Thank you for your patience. The next commentary on Amoris Laetitia will be published when it is done, which is likely to be by tomorrow morning, the Feast of Pope Saint Leo the Great.
For the moment, though, here are two wonderful reflections on the meaning of Good Shepherd Sunday as found in the readings for Matin's in today's Divine Office. The first was written, appropriately enough, by Pope Leo the Great:
Dearly beloved brethren, the days which passed between the Resurrection and the Ascension of the Lord, wore not idly by, but in them were established great Sacraments, and great Mysteries were revealed. In them was abolished the terror of that fearful death, and it was shown that not the soul only, but the body also, will not die eternally. In them the breathing of the Lord on His Apostles shed upon them the Holy Ghost, and the Blessed Apostle Peter, being given the keys of the kingdom of heaven, was chosen out of the rest to receive the chief care of the Lord's fold.
It was during those days, that as two of His disciples were walking together, the Lord Himself joined them, and made Himself One of three companions. Then that, to clear away all shadow of doubt from our mind, He rebuked the slowness of such as still feared and trembled. Their hearts enlightened by faith, caught the flame; and, whereas they had afore been cold, they glowed again as the Lord opened to them the Scriptures. In the breaking of bread their eyes were opened, and they knew Him. And, O, how much happier were they with their eyes opened, and gazing upon the glorification of our nature in His Person, than were the first father and mother of our race, upon whom their own transgression had brought shame!

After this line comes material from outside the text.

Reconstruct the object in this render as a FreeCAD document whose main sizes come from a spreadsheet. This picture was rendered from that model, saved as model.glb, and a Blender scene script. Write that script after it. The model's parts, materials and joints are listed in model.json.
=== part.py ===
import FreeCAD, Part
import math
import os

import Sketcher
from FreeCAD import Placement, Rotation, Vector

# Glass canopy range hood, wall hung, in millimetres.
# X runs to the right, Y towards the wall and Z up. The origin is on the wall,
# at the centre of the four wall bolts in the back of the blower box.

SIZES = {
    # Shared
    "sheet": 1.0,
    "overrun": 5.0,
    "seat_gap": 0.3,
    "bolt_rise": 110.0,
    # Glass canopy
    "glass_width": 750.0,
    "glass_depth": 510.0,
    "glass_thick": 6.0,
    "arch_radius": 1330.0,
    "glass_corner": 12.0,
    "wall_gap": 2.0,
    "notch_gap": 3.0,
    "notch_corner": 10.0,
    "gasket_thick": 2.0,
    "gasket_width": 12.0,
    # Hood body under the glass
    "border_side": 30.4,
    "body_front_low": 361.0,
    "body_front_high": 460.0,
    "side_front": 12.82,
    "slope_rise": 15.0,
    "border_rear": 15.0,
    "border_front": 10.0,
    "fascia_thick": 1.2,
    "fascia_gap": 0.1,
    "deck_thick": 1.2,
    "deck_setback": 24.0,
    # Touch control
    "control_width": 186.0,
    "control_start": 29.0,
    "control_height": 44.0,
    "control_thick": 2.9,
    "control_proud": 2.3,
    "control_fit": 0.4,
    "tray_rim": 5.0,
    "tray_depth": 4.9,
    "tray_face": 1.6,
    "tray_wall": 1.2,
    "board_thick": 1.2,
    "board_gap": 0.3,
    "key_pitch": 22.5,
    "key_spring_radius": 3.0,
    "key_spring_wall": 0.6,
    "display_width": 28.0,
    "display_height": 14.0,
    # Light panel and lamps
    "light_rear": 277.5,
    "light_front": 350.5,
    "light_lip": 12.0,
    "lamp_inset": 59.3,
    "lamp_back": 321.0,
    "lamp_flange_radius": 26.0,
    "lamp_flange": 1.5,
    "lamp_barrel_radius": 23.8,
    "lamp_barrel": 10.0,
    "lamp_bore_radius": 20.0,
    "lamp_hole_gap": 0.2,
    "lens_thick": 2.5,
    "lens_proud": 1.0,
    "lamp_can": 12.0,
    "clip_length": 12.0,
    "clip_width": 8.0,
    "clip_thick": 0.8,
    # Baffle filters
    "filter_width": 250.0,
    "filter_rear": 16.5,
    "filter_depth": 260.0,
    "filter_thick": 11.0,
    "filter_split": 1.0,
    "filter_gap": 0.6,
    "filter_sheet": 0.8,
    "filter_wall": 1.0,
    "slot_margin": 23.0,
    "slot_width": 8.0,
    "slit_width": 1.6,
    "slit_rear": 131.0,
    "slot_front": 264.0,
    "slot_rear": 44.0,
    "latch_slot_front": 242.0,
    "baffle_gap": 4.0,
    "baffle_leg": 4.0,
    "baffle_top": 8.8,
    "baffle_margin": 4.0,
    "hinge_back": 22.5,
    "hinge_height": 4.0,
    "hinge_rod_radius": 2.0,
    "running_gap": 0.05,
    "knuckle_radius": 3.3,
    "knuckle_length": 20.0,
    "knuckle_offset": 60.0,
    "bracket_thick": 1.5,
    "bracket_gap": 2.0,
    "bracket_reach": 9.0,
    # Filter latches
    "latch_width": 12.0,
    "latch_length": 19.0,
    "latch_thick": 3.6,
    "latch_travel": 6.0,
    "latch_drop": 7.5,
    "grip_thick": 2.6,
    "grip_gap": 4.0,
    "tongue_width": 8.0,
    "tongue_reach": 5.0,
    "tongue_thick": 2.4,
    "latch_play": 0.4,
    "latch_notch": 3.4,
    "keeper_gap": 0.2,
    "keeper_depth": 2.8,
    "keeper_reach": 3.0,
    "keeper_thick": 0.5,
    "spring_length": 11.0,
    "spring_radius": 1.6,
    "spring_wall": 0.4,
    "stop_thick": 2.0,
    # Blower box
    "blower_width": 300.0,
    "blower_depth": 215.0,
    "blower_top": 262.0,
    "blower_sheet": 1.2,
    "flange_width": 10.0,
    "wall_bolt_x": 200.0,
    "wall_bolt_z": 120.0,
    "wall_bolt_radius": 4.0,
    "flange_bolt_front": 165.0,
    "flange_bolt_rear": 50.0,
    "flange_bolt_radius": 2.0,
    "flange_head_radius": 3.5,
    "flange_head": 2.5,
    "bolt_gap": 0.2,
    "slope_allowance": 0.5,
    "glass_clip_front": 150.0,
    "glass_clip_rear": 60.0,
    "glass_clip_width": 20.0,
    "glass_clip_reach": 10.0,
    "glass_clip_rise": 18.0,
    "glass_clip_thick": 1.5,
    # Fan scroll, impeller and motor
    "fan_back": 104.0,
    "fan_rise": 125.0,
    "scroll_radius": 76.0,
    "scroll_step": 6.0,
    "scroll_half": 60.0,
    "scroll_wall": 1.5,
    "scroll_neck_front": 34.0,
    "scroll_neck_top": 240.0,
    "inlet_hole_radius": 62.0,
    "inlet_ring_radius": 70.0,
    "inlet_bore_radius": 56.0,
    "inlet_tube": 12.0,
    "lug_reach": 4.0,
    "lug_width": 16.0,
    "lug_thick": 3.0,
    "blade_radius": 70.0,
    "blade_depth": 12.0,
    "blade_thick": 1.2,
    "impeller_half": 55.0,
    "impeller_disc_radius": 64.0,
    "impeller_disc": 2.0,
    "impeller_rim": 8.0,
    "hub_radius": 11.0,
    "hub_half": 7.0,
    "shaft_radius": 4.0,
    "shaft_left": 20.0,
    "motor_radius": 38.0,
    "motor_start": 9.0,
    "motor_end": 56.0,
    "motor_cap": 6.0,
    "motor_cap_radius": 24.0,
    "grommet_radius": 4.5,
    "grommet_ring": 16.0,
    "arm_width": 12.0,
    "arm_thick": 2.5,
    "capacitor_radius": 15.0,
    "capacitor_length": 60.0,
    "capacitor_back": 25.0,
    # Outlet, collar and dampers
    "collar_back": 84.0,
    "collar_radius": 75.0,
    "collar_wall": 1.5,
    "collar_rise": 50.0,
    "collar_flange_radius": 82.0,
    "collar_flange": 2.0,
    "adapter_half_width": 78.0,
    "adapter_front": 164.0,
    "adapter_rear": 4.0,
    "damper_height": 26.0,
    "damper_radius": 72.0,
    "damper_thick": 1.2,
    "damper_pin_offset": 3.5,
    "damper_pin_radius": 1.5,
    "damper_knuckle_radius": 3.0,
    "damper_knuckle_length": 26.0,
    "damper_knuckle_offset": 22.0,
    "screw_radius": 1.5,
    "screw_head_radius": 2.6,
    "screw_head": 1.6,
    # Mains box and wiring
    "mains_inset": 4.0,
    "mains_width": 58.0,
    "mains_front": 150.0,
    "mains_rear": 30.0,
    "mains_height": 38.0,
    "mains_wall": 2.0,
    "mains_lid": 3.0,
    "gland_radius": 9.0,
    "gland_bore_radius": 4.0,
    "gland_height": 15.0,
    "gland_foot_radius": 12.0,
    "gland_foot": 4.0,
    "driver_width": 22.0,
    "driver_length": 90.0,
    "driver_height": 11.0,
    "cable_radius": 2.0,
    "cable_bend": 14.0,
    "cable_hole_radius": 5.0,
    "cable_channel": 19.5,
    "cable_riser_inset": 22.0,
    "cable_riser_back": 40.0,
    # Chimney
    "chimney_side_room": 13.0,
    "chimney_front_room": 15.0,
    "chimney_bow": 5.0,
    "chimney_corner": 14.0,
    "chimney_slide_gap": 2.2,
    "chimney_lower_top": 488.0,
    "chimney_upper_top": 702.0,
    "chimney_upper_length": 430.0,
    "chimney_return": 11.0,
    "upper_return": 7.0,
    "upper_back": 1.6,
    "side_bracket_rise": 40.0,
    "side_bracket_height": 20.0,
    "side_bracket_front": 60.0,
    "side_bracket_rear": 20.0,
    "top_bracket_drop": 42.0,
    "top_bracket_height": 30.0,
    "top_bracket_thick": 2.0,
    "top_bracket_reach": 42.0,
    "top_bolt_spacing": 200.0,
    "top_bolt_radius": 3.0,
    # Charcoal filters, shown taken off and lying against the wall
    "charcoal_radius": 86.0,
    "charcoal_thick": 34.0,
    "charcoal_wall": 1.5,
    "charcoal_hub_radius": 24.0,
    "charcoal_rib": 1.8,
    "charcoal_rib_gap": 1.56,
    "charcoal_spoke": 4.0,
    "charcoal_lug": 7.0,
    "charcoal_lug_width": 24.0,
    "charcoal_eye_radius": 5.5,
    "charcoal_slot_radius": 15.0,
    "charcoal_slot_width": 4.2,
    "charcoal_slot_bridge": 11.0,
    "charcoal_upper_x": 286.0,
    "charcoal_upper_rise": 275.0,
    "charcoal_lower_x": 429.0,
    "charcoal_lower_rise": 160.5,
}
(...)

Amid these and other miracles, while the disciples were still troubled with fearful thoughts, the Lord manifested Himself in the midst of them, and said : Peace be unto you. And lest their reason should be deceived by the vain imaginations which lurked in their hearts, (for they thought that What they saw was a spirit, and not Flesh,) He rebuked thoughts so inconsistent with the truth; and pointed out to the eyes of the doubters the marks of crucifixion which still remained in His Hands and His Feet, and bade them handle Him more closely. Those open Wounds made by the nails and spear in His Body remain ever open to close the wounds in unbelievers' hearts : that we may hold, not with doubtful faith, but with most firm and absolute knowledge, that the Manhood Which lay in the grave is the Same Which now sitteth at the right hand of God the Father. (Pope Saint Leo the Great, First Sermon on the Ascension. As found in Matins, The Divine Office.)

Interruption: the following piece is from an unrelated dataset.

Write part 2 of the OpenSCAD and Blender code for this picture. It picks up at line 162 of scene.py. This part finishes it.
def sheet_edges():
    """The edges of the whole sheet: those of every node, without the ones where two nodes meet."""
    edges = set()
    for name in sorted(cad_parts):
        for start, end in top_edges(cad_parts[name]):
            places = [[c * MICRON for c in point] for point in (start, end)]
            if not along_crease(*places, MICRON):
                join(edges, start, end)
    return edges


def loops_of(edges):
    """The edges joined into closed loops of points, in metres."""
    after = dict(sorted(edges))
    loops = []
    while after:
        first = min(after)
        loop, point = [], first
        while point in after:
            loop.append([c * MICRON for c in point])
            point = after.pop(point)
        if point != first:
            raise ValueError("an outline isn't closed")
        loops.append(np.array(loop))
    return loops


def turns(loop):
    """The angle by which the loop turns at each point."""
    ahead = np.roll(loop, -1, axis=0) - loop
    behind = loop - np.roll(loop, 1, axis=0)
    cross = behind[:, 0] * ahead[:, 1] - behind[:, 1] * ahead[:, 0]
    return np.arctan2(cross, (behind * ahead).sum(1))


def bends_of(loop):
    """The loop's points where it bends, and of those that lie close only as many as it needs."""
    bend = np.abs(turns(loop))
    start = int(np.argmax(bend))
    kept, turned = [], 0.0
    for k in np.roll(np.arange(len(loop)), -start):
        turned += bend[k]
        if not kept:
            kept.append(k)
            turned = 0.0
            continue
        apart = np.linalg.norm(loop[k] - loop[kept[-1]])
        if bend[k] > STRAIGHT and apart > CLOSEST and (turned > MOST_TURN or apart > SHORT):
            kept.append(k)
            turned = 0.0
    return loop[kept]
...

Pope Saint Gregory the Great explained the meaning of the Good Shepherd who is Our Blessed Lord and Saviour Jesus Christ:
Dearly beloved brethren, ye have heard from the Holy Gospel what is at once your instruction, and our danger. Behold, how He Who, not by the varying gifts of nature, but of the very essence of His being, is Good, behold how He saith: I am the Good Shepherd. And then He saith what is the character of His goodness, even of that goodness of His which we must strive to copy: The Good Shepherd giveth His life for the Sheep. As He had foretold, even so did He; as He had commanded, so gave He ensample. The Good Shepherd gave His life for the sheep, and made His Own Body and His Own Blood to be our Sacramental Food, pasturing upon His Own Flesh the sheep whom He had bought.
He, by despising death, hath shown us how to do the like; He hath set before us the mould wherein it behoveth us to be cast. Our first duty is, freely and tenderly to spend our outward things for His sheep, but lastly, if need be, to serve the same by our death also. From the light offering of the first, we go on to the stern offering of the last, and, if we be ready to give our life for the sheep, why should we scruple to give our substance, seeing how much more is the life than meat? Matth. vi. 25. Antiphon at the Song of Zacharias. I am the Shepherd of the sheep: * I am the Way, the Truth, and the Life: I am the Good Shepherd, and know My sheep, and am known of Mine. Alleluia, Alleluia.
And some there be which love the things of this world better than they love the sheep; and such as they deserve no longer to be called shepherds. These are they of whom it is written : But he that is an hireling, and not the shepherd, whose own the sheep are not, seeth the wolf coming, and leaveth the sheep, and fleeth . He is not a shepherd but an hireling which feedeth the Lord's sheep, not because he loveth their souls, but because he doth gain earthly wealth thereby. He that taketh a shepherd's place, but seeketh not gain of souls, that same is but an hireling; such an one is ever ready for creature comforts, he loveth his pre-eminence, he groweth sleek upon his income, and he liketh well to see men bow down to him. (Pope Saint Gregory the Great, Fourteenth Sermon on the Gospels. As found in Matins, The Divine Office.)
A blessed Good Shepherd Sunday to you all as we keep praying for the restoration of a true pope on the Throne of Saint Peter.
Our Lady of the Rosary, pray for us.